Please use this identifier to cite or link to this item: http://hdl.handle.net/10397/84552
Title: Making sense of 'semi civil society' : a case study of Nu River anti-dam movement in China
Authors: Zhou, Hang
Degree: Ph.D.
Issue Date: 2013
Abstract: Over the past thirty years, China economy has been growing rapidly, which was achieved at the expense of the environment. In the past decade, environmental contentions induced by real or perceived pollution have increased dramatically. Environmental non-governmental organizations (ENGOs) are becoming increasingly responsive to pollution and other environmental degradations. They have played an important role in public education and other related areas. This single case study focuses on the controversy over dam-building on the Nu River in Southwest China. At the state level, the Nu hydropower development plan was justified by the name of tackling China's energy and electricity shortage in order to maintain a high economic growth rate. Chinese environmental NGOs have taken up collective actions to halt the construction of the cascade Nu hydropower stations over the past nine years. Chinese ENGOs in the campaign against the hydropower development on the Nu River demonstrate several tendencies of China's civil society.

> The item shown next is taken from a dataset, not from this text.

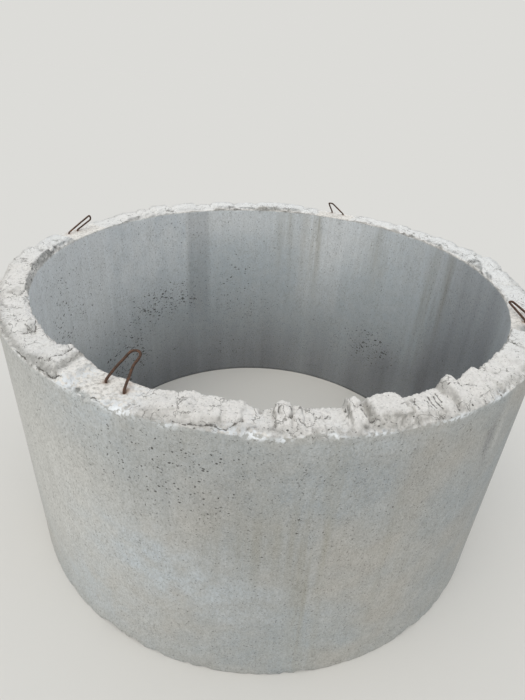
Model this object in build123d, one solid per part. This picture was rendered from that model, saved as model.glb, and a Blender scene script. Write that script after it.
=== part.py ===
"""Precast concrete well ring with its four cast-in lifting loops.

Millimetres, with +Z up. The ring stands on its lower face, the origin is on its axis at that face, and
-Y is its front. Angles are in degrees, anticlockwise from +X as seen from above.
"""
from build123d import *

import math
import os
from dataclasses import dataclass

# Ring
BORE_RADIUS = 750.0
WALL = 90.0
CAST_HEIGHT = 880.0  # lower face to the smooth level that the concrete was cast to
OUTER_RADIUS = BORE_RADIUS + WALL
WALL_MIDDLE = BORE_RADIUS + WALL / 2
FOOT_ARRIS = 4.0  # worn outer edge of the lower face

# Crown
INNER_DRAFT = 2.0  # least step from the bore's face to the top of an overfill patch
RAMP_LIP = 1.5  # broken lip where a ramp starts

# Lifting loops
BAR_DIAMETER = 6.5  # hot-rolled wire rod
EMBEDDED_DEPTH = 220.0  # straight legs below the cast level
FOOT_CLEARANCE = 1.0  # between the cast level and a bar that is folded flat at its foot
TIP_ROUNDNESS = 0.92  # share of the width of a loop's tip that its two arcs take


@dataclass(frozen=True)
class Overfill:
    """One patch of concrete left standing above the cast level.

    It runs from start to end in degrees. Its inner edge is set back from the bore, its outer edge slopes
    down to the outer face, and its ends are ramps of the given lengths along the wall.
    """

    start: float
    end: float
    rise: float
    inner_setback: float
    outer_slope: float
    start_ramp: float
    end_ramp: float


@dataclass(frozen=True)
class Chip:
    """A piece broken out of an arris, as deep and as wide as given."""

    angle: float
    radius: float
    height: float
    width: float
    depth: float


@dataclass(frozen=True)
class LiftingLoop:
    """A hairpin of round bar. Its feet and tip are (angle, distance outwards from the wall's middle)."""

    name: str
    first_foot: tuple
    second_foot: tuple
    tip: tuple
    tip_rise: float
    tip_width: float


OVERFILL = [
    Overfill(2, 8, 14, 8, 12, 40, 6),
    Overfill(8, 17.5, 27, 14, 12, 40, 40),
    Overfill(17.5, 27, 15, 16, 10, 8, 30),
    Overfill(27, 36, 14, 5, 14, 10, 30),
    Overfill(36, 44, 9, 4, 14, 8, 20),
    Overfill(44, 49, 13, 8, 12, 16, 16),
    Overfill(49, 62.5, 8, 6, 12, 20, 12),
    Overfill(75.5, 80, 9, 6, 12, 10, 10),
    Overfill(80, 97, 18, 6, 12, 20, 20),
    Overfill(97, 104, 12, 8, 10, 8, 10),
    Overfill(104, 112, 17, 10, 10, 14, 14),
    Overfill(112, 116.5, 11, 20, 10, 6, 8),
    Overfill(116.5, 125.5, 17, 22, 10, 12, 14),
    Overfill(125.5, 133, 21, 24, 10, 26, 14),
    Overfill(133, 137.5, 15, 16, 10, 6, 8),
    Overfill(137.5, 145, 12, 8, 12, 6, 20),
    Overfill(145, 153, 7, 8, 14, 8, 12),
    Overfill(166.5, 177, 18, 8, 14, 12, 10),
    Overfill(177, 192, 27, 6, 16, 30, 14),
    Overfill(192, 203.5, 23, 3, 34, 6, 24),
    Overfill(205.5, 216.5, 9, 12, 16, 6, 8),
    Overfill(216.5, 221.2, 27, 2, 62, 18, 14),
    Overfill(221.2, 227.8, 6, 6, 20, 6, 6),
    Overfill(227.8, 240, 33, 3, 26, 84, 80),
    Overfill(234.4, 239.6, 17, 4, 24, 4, 5),
    Overfill(252.4, 262, 26, 2, 24, 84, 40),
    Overfill(258, 264.5, 18, 3, 20, 4, 6),
    Overfill(264, 267.6, 15, 2, 46, 4, 12),
    Overfill(267.2, 271.8, 6, 3, 20, 4, 6),
    Overfill(271.8, 274.5, 22, 2, 64, 3, 3),
    Overfill(274.5, 276.3, 10, 4, 40, 3, 6),
    Overfill(276.3, 282.7, 4, 6, 18, 6, 6),
    Overfill(282.7, 285.4, 27, 3, 56, 3, 12),
    Overfill(285.4, 292.6, 28, 3, 22, 16, 14),
    Overfill(292.6, 300.6, 12, 6, 18, 8, 12),
    Overfill(300.8, 304.6, 31, 2, 66, 10, 16),
    Overfill(304.6, 310.5, 26, 2, 60, 70, 6),
    Overfill(310.5, 318, 13, 3, 20, 4, 20),
    Overfill(318, 326, 22, 4, 22, 30, 14),
    Overfill(326, 333.4, 18, 3, 24, 8, 8),
    Overfill(348, 360, 7, 5, 12, 20, 20),
]

CHIPS = [
    Chip(241, OUTER_RADIUS, 0, 95, 18),
    Chip(247, OUTER_RADIUS, 0, 60, 13),
    Chip(252, OUTER_RADIUS, 0, 46, 9),
    Chip(281, OUTER_RADIUS, 0, 54, 10),
    Chip(306, OUTER_RADIUS, 0, 70, 12),
    Chip(38, OUTER_RADIUS, 0, 66, 12),
    Chip(129, OUTER_RADIUS, 0, 84, 15),
    Chip(243, OUTER_RADIUS, CAST_HEIGHT, 80, 13),
    Chip(250, OUTER_RADIUS, CAST_HEIGHT, 58, 10),
    Chip(269, OUTER_RADIUS, CAST_HEIGHT, 64, 11),
    Chip(278, OUTER_RADIUS, CAST_HEIGHT, 90, 14),
    Chip(340, OUTER_RADIUS, CAST_HEIGHT, 76, 12),
    Chip(269.5, BORE_RADIUS, CAST_HEIGHT, 52, 9),
    Chip(205, BORE_RADIUS, CAST_HEIGHT, 40, 10),
]

LOOPS = [
    LiftingLoop("lifting_loop_front_left", (243.9, -18), (248.2, -7), (246.7, -79), 56, 22),
    LiftingLoop("lifting_loop_back_left", (162.7, 20), (159.6, 16), (155, 4), 40, 22),
    LiftingLoop("lifting_loop_back_right", (71.1, 30), (67.2, 20), (70.8, -40), 60, 20),
    LiftingLoop("lifting_loop_right", (341.3, 19), (340.2, -6), (346.6, -45), 21, 16),
]


def point_at(angle: float, radius: float, height: float) -> Vector:
    """The point at an angle, a distance from the axis and a height."""
    turn = math.radians(angle)
    return Vector(radius * math.cos(turn), radius * math.sin(turn), height)


def along_wall(angle: float) -> Vector:
    """The level direction along the wall, anticlockwise."""
    turn = math.radians(angle)
    return Vector(-math.sin(turn), math.cos(turn), 0)


def turned(section: list, start: float, sweep: float) -> Part:
    """A closed section of (radius, height) points turned about the ring's axis."""
    corners = [(radius, 0, height) for radius, height in section]
    face = make_face(Polyline(*corners, close=True).edges())
    return revolve(face.rotate(Axis.Z, start), axis=Axis.Z, revolution_arc=sweep)


def wall_ring() -> Part:
    """The cast wall, with a worn outer edge at its lower face."""
    section = [
        (BORE_RADIUS, 0),
        (OUTER_RADIUS - FOOT_ARRIS, 0),
        (OUTER_RADIUS, FOOT_ARRIS),
        (OUTER_RADIUS, CAST_HEIGHT),
        (BORE_RADIUS, CAST_HEIGHT),
    ]
    return turned(section, 0, 360)


def ramp_plane(angle: float, length: float, rise: float, side: int) -> Plane:
    """The plane of a ramp up into a patch. Side is 1 at the patch's start and -1 at its end."""
    origin = point_at(angle, WALL_MIDDLE, CAST_HEIGHT + RAMP_LIP)
    outward_and_up = Vector(0, 0, length) - along_wall(angle) * (side * rise)
    return Plane(origin=origin, z_dir=outward_and_up)


def overfill_patch(patch: Overfill) -> Part:
    """One patch of overfill, with its ends cut to ramps."""
    top = CAST_HEIGHT + patch.rise
    section = [
        (BORE_RADIUS, CAST_HEIGHT),
        (OUTER_RADIUS, CAST_HEIGHT),
        (OUTER_RADIUS - patch.outer_slope, top),
        (BORE_RADIUS + INNER_DRAFT + patch.inner_setback, top),
    ]
    body = turned(section, patch.start, patch.end - patch.start)
    for angle, length, side in ((patch.start, patch.start_ramp, 1), (patch.end, patch.end_ramp, -1)):
        body = split(body, bisect_by=ramp_plane(angle, length, patch.rise, side), keep=Keep.BOTTOM)
    return body


def chip_cutter(chip: Chip) -> Part:
    """The ball that leaves a shell-shaped break of the chip's width and depth on an arris."""
    ball_radius = (chip.width**2 / 4 + chip.depth**2) / (2 * chip.depth)
    outwards = 1 if chip.radius > WALL_MIDDLE else -1
    upwards = 1 if chip.height > CAST_HEIGHT / 2 else -1
    offset = (ball_radius - chip.depth) / math.sqrt(2)
    centre = point_at(chip.angle, chip.radius + outwards * offset, chip.height + upwards * offset)
    return Pos(centre) * Sphere(ball_radius)


def loop_route(loop: LiftingLoop) -> Wire:
    """The centre line of a lifting loop, from the buried end of one leg to that of the other."""
    feet = []
    for angle, offset in (loop.first_foot, loop.second_foot):
        feet.append(point_at(angle, WALL_MIDDLE + offset, CAST_HEIGHT + BAR_DIAMETER / 2 + FOOT_CLEARANCE))
    angle, offset = loop.tip
    tip = point_at(angle, WALL_MIDDLE + offset, CAST_HEIGHT + loop.tip_rise)
    spread = feet[1] - feet[0]
    lean = (tip - (feet[0] + feet[1]) * 0.5).normalized()
    across = (spread - lean * spread.dot(lean)).normalized()
    corners = [tip - across * (loop.tip_width / 2), tip + across * (loop.tip_width / 2)]
    ends = [Vector(foot.X, foot.Y, CAST_HEIGHT - EMBEDDED_DEPTH) for foot in feet]
    points = [ends[0], feet[0], *corners, feet[1], ends[1]]
    tip_radii = [tip_bend_radius(feet[0], *corners), tip_bend_radius(feet[1], *reversed(corners))]
    return FilletPolyline(*points, radius=[0, *tip_radii, 0]).wire()


def tip_bend_radius(foot: Vector, near_corner: Vector, far_corner: Vector) -> float:
    """The radius of the arc that takes one half of a loop's tip."""
    turn = math.radians((near_corner - foot).get_angle(far_corner - near_corner))
    half_width = (far_corner - near_corner).length / 2
    return TIP_ROUNDNESS * half_width / math.tan(turn / 2)


def lifting_loop(loop: LiftingLoop) -> Part:
    """A lifting loop, as one bent bar."""
    route = loop_route(loop)
    section = Plane(route @ 0, z_dir=route % 0) * Circle(BAR_DIAMETER / 2)
    bar = sweep(section, path=route, transition=Transition.RIGHT)
    true_volume = math.pi * BAR_DIAMETER**2 / 4 * route.length
    print(f"{loop.name}: {route.length:.0f} mm of bar, volume {bar.volume / true_volume:.4f} of its length's")
    return bar


def concrete_ring(loops: dict) -> Part:
    """The ring with its crown, its chipped edges and the sockets that the loops' legs are cast into."""
    ring = wall_ring()
    ring += [overfill_patch(patch) for patch in OVERFILL]
    ring -= [chip_cutter(chip) for chip in CHIPS]
    for bar in loops.values():
        ring -= bar
    return ring


def main() -> None:
    """Build every piece and write one STEP file for each."""
    loops = {loop.name: lifting_loop(loop) for loop in LOOPS}
    pieces = {"concrete_ring": concrete_ring(loops)}
    pieces.update(loops)
    os.makedirs("parts", exist_ok=True)
    for name, piece in pieces.items():
        export_step(piece, f"parts/{name}.step")
        print(f"{name}: {len(piece.solids())} solid, {piece.volume / 1e6:.3f} dm3")


if __name__ == "__main__":
    main()
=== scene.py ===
"""Weathered precast concrete well ring, standing free in plain studio light.

The ring is one casting: a machine-made wall with a mould-smooth skin, and a crown that was filled by hand
and left rough. Its four lifting loops are hairpins of plain round bar, rusted brown. The crown's main forms
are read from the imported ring, and this file adds the broken texture, the cracks, the air holes and the
finishes. Sizes are in millimetres where a name ends in _mm, and angles are degrees anticlockwise from +X.
"""

import logging
import math
import random
from dataclasses import dataclass
from enum import Enum

import bmesh
import bpy
import numpy as np
from mathutils import Matrix, Vector, noise
from mathutils.bvhtree import BVHTree

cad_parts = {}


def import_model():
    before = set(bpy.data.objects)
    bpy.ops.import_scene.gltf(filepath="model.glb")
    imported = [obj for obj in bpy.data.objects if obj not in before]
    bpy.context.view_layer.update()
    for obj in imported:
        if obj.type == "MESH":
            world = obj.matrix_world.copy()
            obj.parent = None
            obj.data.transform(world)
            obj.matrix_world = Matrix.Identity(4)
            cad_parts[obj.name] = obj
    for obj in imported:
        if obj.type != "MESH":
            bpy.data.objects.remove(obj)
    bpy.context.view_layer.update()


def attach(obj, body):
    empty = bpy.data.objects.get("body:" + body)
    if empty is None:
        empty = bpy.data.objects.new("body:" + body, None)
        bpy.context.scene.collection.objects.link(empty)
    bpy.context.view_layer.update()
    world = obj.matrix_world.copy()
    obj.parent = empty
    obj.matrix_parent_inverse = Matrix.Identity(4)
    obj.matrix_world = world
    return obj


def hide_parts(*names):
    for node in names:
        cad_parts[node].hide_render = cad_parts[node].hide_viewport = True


LOG = logging.getLogger("well_ring")
MM = 0.001
WALL_MIDDLE_MM = 795.0
CAST_HEIGHT_MM = 880.0
MM_PER_DEGREE = math.radians(1) * WALL_MIDDLE_MM  # along the middle of the wall
DOWN = Vector((0, 0, -1))
Tree = bpy.types.NodeTree
Socket = bpy.types.NodeSocket


def linear(colour: str) -> tuple:
    """Turn an sRGB hex colour into linear RGBA.

    Args:
        colour: six hex digits, with or without a leading hash.

    Returns:
        Red, green, blue and alpha as Blender's sockets take them.
    """
    digits = colour.lstrip("#")
    channels = []
    for start in (0, 2, 4):
        value = int(digits[start:start + 2], 16) / 255
        channels.append(value / 12.92 if value <= 0.04045 else ((value + 0.055) / 1.055) ** 2.4)
    return (*channels, 1.0)


def per(size_mm: float) -> float:
    """The scale of a texture whose features are about size_mm across."""
    return 1 / (size_mm * MM)


def add_node(tree: Tree, kind: str, inputs: dict | None = None, **settings) -> bpy.types.Node:
    """Add a shader node with its settings and links.

    Args:
        tree: the material's node tree.
        kind: the node's type name.
        inputs: for each input name or index, the socket to link or the value to set.
        settings: the node's own properties.

    Returns:
        The new node.
    """
    node = tree.nodes.new(kind)
    for name, value in settings.items():
        setattr(node, name, value)
    for key, value in (inputs or {}).items():
        if isinstance(value, Socket):
            tree.links.new(value, node.inputs[key])
        else:
            node.inputs[key].default_value = value
    return node


def cloud(tree: Tree, place: Socket, size_mm: float, detail: float = 3.0, low: float = 0.35,
          high: float = 0.65) -> Socket:
    """Soft uneven patches.

    Args:
        tree: the material's node tree.
        place: the coordinates that carry them.
        size_mm: their size.
        detail: how many finer layers they have.
        low: the noise that becomes 0.
        high: the noise that becomes 1.

    Returns:
        The patches, from 0 to 1.
    """
    texture = add_node(tree, "ShaderNodeTexNoise", {"Vector": place, "Scale": per(size_mm), "Detail": detail})
    spread = add_node(tree, "ShaderNodeMapRange", {
        "Value": texture.outputs[0], "From Min": low, "From Max": high,
    })
    return spread.outputs[0]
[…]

First, considerable autonomy and independence of Chinese ENGOs can be observed in the protection of grass-root interest. Second, Chinese ENGOs have successfully established a large legitimate space of civil society in China. And third, the Chinese authoritarian state has gradually transformed itself and faced dynamic social forces. These new forces represent the inception of a "semi-civil society" in China. Based on the Nu River case, this study shows that civil society in contemporary China diverges in many aspects from the western discourse. Chinese civil society has its unique features, and it is better defined as a semi-civil society. As individual Chinese acquiring political, economic and social rights during the reform era, people start to enjoy limited civil rights. When environmental volunteers take actions in the public sphere, they intend to get across the official boundaries to pursue goals with political concerns. However, they still lack full capacity of self-organization and their very existence is occasionally legally questionable. The mechanism of the anti-Nu dam movement is less likely to be copied elsewhere, because the success is contingent on emergent political opportunities and other conditions.
The author finds that some key characteristics of a civil society have emerged in environmental protection movements and are especially prominent in the Nu anti-dam campaign. For example, a group of individuals were willing to take full responsibility of protecting the environment and were endowed with keen interests on environmental protection, indicating individual Chinese as free and responsible citizens and as independent non-state subject. In the process of protecting the Nu River and protesting the hydropower development plan, Chinese ENGOs became more responsive and demonstrated increasingly enhanced capacity of action, high degree of self-governance and strong ability of mobilization. However, as an organized social force with distinctive value and clear boundary of action, Chinese environmental NGOs did not fully display their strength in several significant polluting events and environmental disputes in recent years. They are also weak in articulating interest of the grass root, maintaining public environmental rights, and influencing the governmental policy. In sum, Chinese ENGOs have played a functional but limited role in constructing, protecting and expanding the public sphere in China. It resembles the Western conception of civil society, but it is not fully-fledged yet. Their presence indicates a semi-civil society and a distinctive public sphere with restricted freedom in deploying direct and civil means to influence state and its policies.
Subjects: Environmental protection -- China.
Non-governmental organizations -- China.
Civil society -- China.
Hong Kong Polytechnic University -- Dissertations
Pages: x, 172 p. : ill. ; 30 cm.
Appears in Collections:Thesis

Show full item record

Page views

49
Last Week
0
Last month
Citations as of Apr 21, 2024

Google ScholarTM

Check


Items in DSpace are protected by copyright, with all rights reserved, unless otherwise indicated.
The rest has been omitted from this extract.